AMDGPU: Split wide vectors of i16/f16 into 32-bit regs on calls
This improves code for the same reasons as scalarizing 32-bit
element vectors.
llvm-svn: 338418
diff --git a/llvm/lib/Target/AMDGPU/SIISelLowering.cpp b/llvm/lib/Target/AMDGPU/SIISelLowering.cpp
index 097b935..d6647c7 100644
--- a/llvm/lib/Target/AMDGPU/SIISelLowering.cpp
+++ b/llvm/lib/Target/AMDGPU/SIISelLowering.cpp
@@ -703,6 +703,11 @@
unsigned Size = ScalarVT.getSizeInBits();
if (Size == 32 || Size == 64)
return ScalarVT.getSimpleVT();
+
+ if (Size == 16 &&
+ Subtarget->has16BitInsts() &&
+ isPowerOf2_32(VT.getVectorNumElements()))
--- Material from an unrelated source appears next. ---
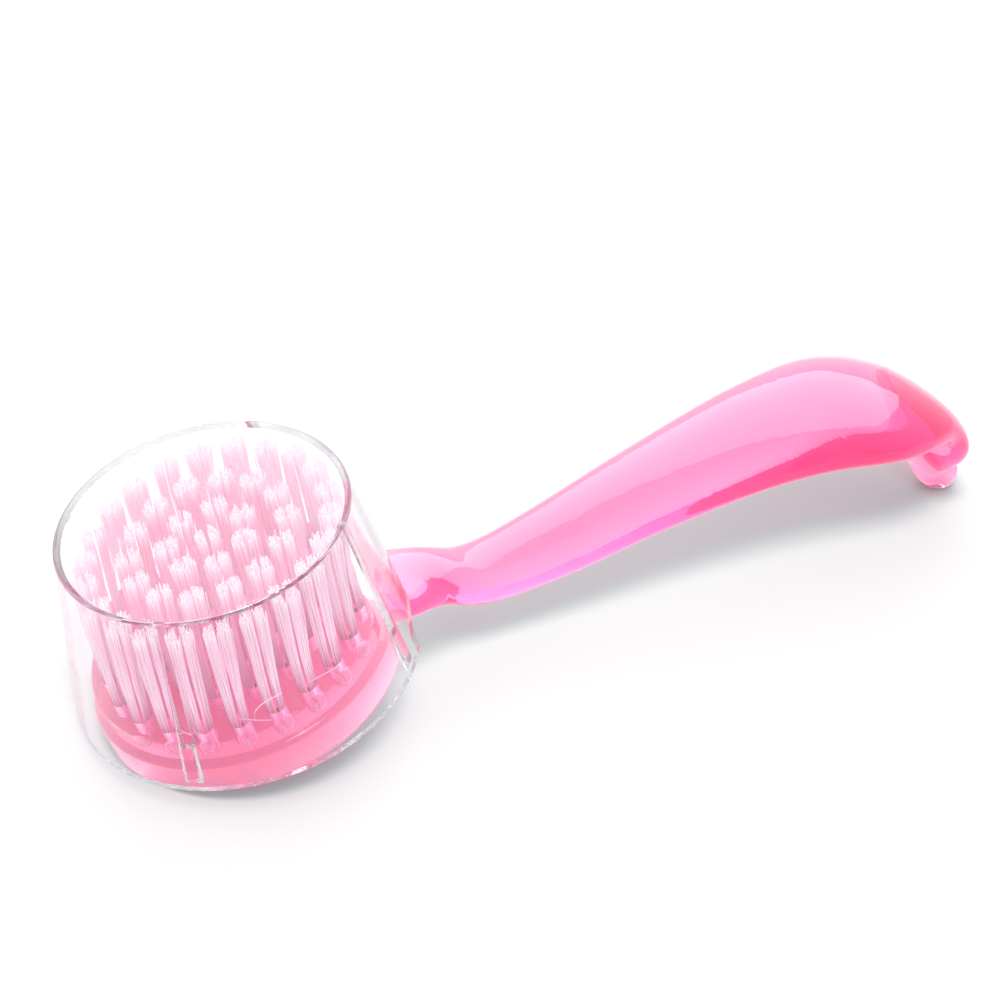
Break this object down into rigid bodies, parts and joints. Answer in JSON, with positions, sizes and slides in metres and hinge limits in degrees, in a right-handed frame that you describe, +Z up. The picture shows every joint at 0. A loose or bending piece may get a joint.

+ return VT.isInteger() ? MVT::v2i16 : MVT::v2f16;
}
return TargetLowering::getRegisterTypeForCallingConv(Context, CC, VT);
@@ -712,10 +717,16 @@
CallingConv::ID CC,
EVT VT) const {
if (CC != CallingConv::AMDGPU_KERNEL && VT.isVector()) {
+ unsigned NumElts = VT.getVectorNumElements();
EVT ScalarVT = VT.getScalarType();
unsigned Size = ScalarVT.getSizeInBits();
+
if (Size == 32 || Size == 64)
- return VT.getVectorNumElements();
+ return NumElts;
+
+ // FIXME: Fails to break down as we want with v3.
+ if (Size == 16 && Subtarget->has16BitInsts() && isPowerOf2_32(NumElts))
+ return VT.getVectorNumElements() / 2;
}
return TargetLowering::getNumRegistersForCallingConv(Context, CC, VT);
@@ -726,12 +737,23 @@
EVT VT, EVT &IntermediateVT,
unsigned &NumIntermediates, MVT &RegisterVT) const {
if (CC != CallingConv::AMDGPU_KERNEL && VT.isVector()) {
+ unsigned NumElts = VT.getVectorNumElements();
EVT ScalarVT = VT.getScalarType();
unsigned Size = ScalarVT.getSizeInBits();
if (Size == 32 || Size == 64) {
RegisterVT = ScalarVT.getSimpleVT();
IntermediateVT = RegisterVT;
- NumIntermediates = VT.getVectorNumElements();
+ NumIntermediates = NumElts;
+ return NumIntermediates;
+ }
+
+ // FIXME: We should fix the ABI to be the same on targets without 16-bit
+ // support, but unless we can properly handle 3-vectors, it will be still be
+ // inconsistent.
+ if (Size == 16 && Subtarget->has16BitInsts() && isPowerOf2_32(NumElts)) {
+ RegisterVT = VT.isInteger() ? MVT::v2i16 : MVT::v2f16;
+ IntermediateVT = RegisterVT;
+ NumIntermediates = NumElts / 2;
return NumIntermediates;
}
}